Just curious if anyone on here hunts Chukars in Nevada? I have heard about the Chukar tournament and feed in Battle Mountain and have seen the on-line information that Winnemucca is the Chukar Capital of the World. I hunted one time, years ago, out of Elko and we some a few birds. I have had my one time hunt for chukars years ago for the fun of trying it - now it is pure revenge baby!!!!! Not looking for any specific honey holes - just looking to "spread my hunting horizons" and hunt in other areas.

Thanks a million for any info,
SK73


----------



## Mr Muleskinner

We hunted them west and south of Ely when were doing work there before. Hunting was excellent and there is some premium fishing in the area as well


----------



## Critter

It seams that where ever I go in Nevada I find chuckers. I went up to a old mine that my dad worked in south west of Ely and ran into lots of them, both down in the valley and up on the hillsides.


----------



## MuscleWhitefish

silverkitten73 said:


> Just curious if anyone on here hunts Chukars in Nevada? I have heard about the Chukar tournament and feed in Battle Mountain and have seen the on-line information that Winnemucca is the Chukar Capital of the World. I hunted one time, years ago, out of Elko and we some a few birds. I have had my one time hunt for chukars years ago for the fun of trying it - now it is pure revenge baby!!!!! Not looking for any specific honey holes - just looking to "spread my hunting horizons" and hunt in other areas.
> 
> Thanks a million for any info,
> SK73


The road between Austin and Battle Mountain has a bunch of BLM land on it. There are a bunch of Chukars too. All you have to do is find water and work around it. Look for mountain springs. They are the best.

The Elko area has a bunch too. Get some BLM maps and work around the Mine boundaries and you will limit out quick. The mine boundaries are checkerboarded throughout the region.
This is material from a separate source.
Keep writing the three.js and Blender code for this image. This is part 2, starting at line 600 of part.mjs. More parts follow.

The Ruby Mountains will also hold a few chuckars and also has the Himalayan Snow****.

Eureka also will have chukars, Illipah Pond (reservoir) is a good place to start.
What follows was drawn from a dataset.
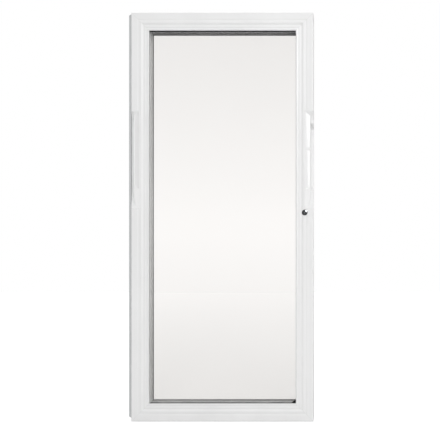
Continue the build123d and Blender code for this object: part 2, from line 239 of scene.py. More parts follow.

From Ely to Wendover you can find chukars on the hillside especially where there is water.

Winnemucca has great land right outside of town. Once again find water and you'll find chukars. North of Winnemucca is a great place too with some mountains and chukars.

Sheldon WMA in north west Nevada will also hold chukars and has a robust population of Sage Grouse and it an easy draw for Sagers.

I wouldn't discount Wendover either. Right outside of town or north to the Pilot Mountains will also hold chukars.

There is a lot of land that you can hunt chukars and a lot of it is public.

I assume Tonapah, Rachel, and any of the land south will also have chukars. The key is to find water and work around it (1 Mile).


----------